*** Data excerpt

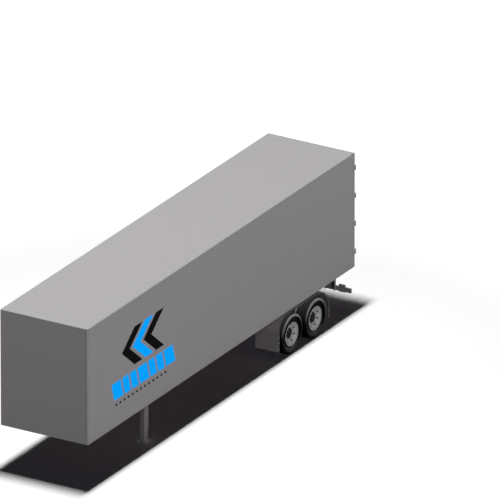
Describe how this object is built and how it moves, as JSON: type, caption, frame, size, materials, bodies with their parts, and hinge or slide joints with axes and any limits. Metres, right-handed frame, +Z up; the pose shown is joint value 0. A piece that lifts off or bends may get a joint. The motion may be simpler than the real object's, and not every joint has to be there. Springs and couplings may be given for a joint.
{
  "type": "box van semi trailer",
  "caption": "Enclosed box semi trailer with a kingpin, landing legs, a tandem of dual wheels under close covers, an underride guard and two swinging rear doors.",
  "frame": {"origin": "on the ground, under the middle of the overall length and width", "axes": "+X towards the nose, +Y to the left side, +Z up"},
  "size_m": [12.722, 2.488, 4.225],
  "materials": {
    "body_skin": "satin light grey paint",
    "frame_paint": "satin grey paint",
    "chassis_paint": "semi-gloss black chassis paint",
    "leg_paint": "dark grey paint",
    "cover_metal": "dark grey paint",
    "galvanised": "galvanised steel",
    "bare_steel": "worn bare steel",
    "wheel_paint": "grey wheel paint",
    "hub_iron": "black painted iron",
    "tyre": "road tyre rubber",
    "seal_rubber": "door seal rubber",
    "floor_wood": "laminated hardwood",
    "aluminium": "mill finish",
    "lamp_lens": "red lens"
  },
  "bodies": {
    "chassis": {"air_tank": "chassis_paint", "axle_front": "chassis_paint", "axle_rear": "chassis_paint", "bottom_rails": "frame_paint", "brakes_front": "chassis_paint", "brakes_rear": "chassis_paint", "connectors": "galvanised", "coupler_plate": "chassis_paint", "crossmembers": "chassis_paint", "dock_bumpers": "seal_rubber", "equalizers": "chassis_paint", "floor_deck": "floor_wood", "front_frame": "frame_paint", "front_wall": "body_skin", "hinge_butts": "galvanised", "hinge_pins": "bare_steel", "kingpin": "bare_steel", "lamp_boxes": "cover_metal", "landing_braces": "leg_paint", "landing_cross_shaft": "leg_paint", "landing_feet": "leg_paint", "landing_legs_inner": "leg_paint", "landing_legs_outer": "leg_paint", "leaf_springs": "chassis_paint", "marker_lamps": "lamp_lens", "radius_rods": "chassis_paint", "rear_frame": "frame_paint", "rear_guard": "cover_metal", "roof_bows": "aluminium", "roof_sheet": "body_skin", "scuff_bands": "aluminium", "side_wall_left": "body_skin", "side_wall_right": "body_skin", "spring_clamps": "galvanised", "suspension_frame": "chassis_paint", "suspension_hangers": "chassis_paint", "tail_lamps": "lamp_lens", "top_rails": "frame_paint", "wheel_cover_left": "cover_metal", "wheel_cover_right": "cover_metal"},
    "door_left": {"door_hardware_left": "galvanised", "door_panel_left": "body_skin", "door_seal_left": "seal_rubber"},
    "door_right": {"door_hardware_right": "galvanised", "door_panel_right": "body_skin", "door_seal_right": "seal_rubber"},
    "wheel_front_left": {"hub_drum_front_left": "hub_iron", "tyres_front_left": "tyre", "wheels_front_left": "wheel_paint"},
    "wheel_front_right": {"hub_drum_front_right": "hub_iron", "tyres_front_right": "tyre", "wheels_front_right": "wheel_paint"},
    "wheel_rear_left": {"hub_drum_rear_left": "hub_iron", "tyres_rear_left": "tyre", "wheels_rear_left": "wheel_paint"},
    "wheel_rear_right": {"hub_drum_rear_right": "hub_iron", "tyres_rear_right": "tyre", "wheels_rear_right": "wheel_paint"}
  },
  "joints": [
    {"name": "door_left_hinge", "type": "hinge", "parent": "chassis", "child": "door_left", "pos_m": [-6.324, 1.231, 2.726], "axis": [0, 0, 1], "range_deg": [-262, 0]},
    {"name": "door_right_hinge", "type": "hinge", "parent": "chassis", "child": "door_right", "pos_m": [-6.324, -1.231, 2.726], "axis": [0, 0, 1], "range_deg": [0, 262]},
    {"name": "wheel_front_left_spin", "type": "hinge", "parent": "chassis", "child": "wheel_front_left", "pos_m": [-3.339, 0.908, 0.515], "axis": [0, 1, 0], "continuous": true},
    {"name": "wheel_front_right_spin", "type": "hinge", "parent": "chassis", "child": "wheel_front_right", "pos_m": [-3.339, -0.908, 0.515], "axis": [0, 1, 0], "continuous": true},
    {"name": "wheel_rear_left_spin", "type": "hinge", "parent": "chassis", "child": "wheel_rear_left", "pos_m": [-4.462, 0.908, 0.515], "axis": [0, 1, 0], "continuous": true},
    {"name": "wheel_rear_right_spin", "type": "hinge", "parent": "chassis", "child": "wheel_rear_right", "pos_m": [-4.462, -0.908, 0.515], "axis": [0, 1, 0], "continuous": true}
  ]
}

******

- Objective:
Print the complete listing again, exactly as it stands.

- Response below:
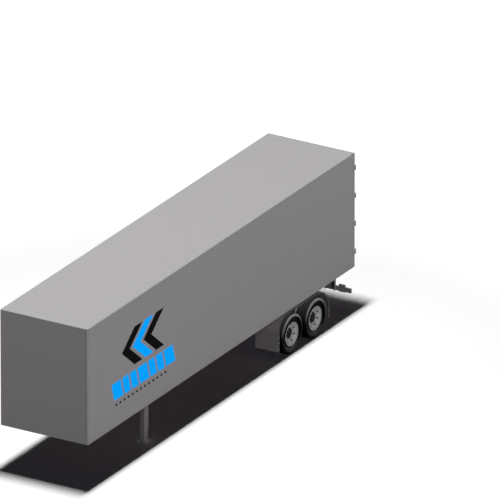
Describe how this object is built and how it moves, as JSON: type, caption, frame, size, materials, bodies with their parts, and hinge or slide joints with axes and any limits. Metres, right-handed frame, +Z up; the pose shown is joint value 0. A piece that lifts off or bends may get a joint. The motion may be simpler than the real object's, and not every joint has to be there. Springs and couplings may be given for a joint.
{
  "type": "box van semi trailer",
  "caption": "Enclosed box semi trailer with a kingpin, landing legs, a tandem of dual wheels under close covers, an underride guard and two swinging rear doors.",
  "frame": {"origin": "on the ground, under the middle of the overall length and width", "axes": "+X towards the nose, +Y to the left side, +Z up"},
  "size_m": [12.722, 2.488, 4.225],
  "materials": {
    "body_skin": "satin light grey paint",
    "frame_paint": "satin grey paint",
    "chassis_paint": "semi-gloss black chassis paint",
    "leg_paint": "dark grey paint",
    "cover_metal": "dark grey paint",
    "galvanised": "galvanised steel",
    "bare_steel": "worn bare steel",
    "wheel_paint": "grey wheel paint",
    "hub_iron": "black painted iron",
    "tyre": "road tyre rubber",
    "seal_rubber": "door seal rubber",
    "floor_wood": "laminated hardwood",
    "aluminium": "mill finish",
    "lamp_lens": "red lens"
  },
  "bodies": {
    "chassis": {"air_tank": "chassis_paint", "axle_front": "chassis_paint", "axle_rear": "chassis_paint", "bottom_rails": "frame_paint", "brakes_front": "chassis_paint", "brakes_rear": "chassis_paint", "connectors": "galvanised", "coupler_plate": "chassis_paint", "crossmembers": "chassis_paint", "dock_bumpers": "seal_rubber", "equalizers": "chassis_paint", "floor_deck": "floor_wood", "front_frame": "frame_paint", "front_wall": "body_skin", "hinge_butts": "galvanised", "hinge_pins": "bare_steel", "kingpin": "bare_steel", "lamp_boxes": "cover_metal", "landing_braces": "leg_paint", "landing_cross_shaft": "leg_paint", "landing_feet": "leg_paint", "landing_legs_inner": "leg_paint", "landing_legs_outer": "leg_paint", "leaf_springs": "chassis_paint", "marker_lamps": "lamp_lens", "radius_rods": "chassis_paint", "rear_frame": "frame_paint", "rear_guard": "cover_metal", "roof_bows": "aluminium", "roof_sheet": "body_skin", "scuff_bands": "aluminium", "side_wall_left": "body_skin", "side_wall_right": "body_skin", "spring_clamps": "galvanised", "suspension_frame": "chassis_paint", "suspension_hangers": "chassis_paint", "tail_lamps": "lamp_lens", "top_rails": "frame_paint", "wheel_cover_left": "cover_metal", "wheel_cover_right": "cover_metal"},
    "door_left": {"door_hardware_left": "galvanised", "door_panel_left": "body_skin", "door_seal_left": "seal_rubber"},
    "door_right": {"door_hardware_right": "galvanised", "door_panel_right": "body_skin", "door_seal_right": "seal_rubber"},
    "wheel_front_left": {"hub_drum_front_left": "hub_iron", "tyres_front_left": "tyre", "wheels_front_left": "wheel_paint"},
    "wheel_front_right": {"hub_drum_front_right": "hub_iron", "tyres_front_right": "tyre", "wheels_front_right": "wheel_paint"},
    "wheel_rear_left": {"hub_drum_rear_left": "hub_iron", "tyres_rear_left": "tyre", "wheels_rear_left": "wheel_paint"},
    "wheel_rear_right": {"hub_drum_rear_right": "hub_iron", "tyres_rear_right": "tyre", "wheels_rear_right": "wheel_paint"}
  },
  "joints": [
    {"name": "door_left_hinge", "type": "hinge", "parent": "chassis", "child": "door_left", "pos_m": [-6.324, 1.231, 2.726], "axis": [0, 0, 1], "range_deg": [-262, 0]},
    {"name": "door_right_hinge", "type": "hinge", "parent": "chassis", "child": "door_right", "pos_m": [-6.324, -1.231, 2.726], "axis": [0, 0, 1], "range_deg": [0, 262]},
    {"name": "wheel_front_left_spin", "type": "hinge", "parent": "chassis", "child": "wheel_front_left", "pos_m": [-3.339, 0.908, 0.515], "axis": [0, 1, 0], "continuous": true},
    {"name": "wheel_front_right_spin", "type": "hinge", "parent": "chassis", "child": "wheel_front_right", "pos_m": [-3.339, -0.908, 0.515], "axis": [0, 1, 0], "continuous": true},
    {"name": "wheel_rear_left_spin", "type": "hinge", "parent": "chassis", "child": "wheel_rear_left", "pos_m": [-4.462, 0.908, 0.515], "axis": [0, 1, 0], "continuous": true},
    {"name": "wheel_rear_right_spin", "type": "hinge", "parent": "chassis", "child": "wheel_rear_right", "pos_m": [-4.462, -0.908, 0.515], "axis": [0, 1, 0], "continuous": true}
  ]
}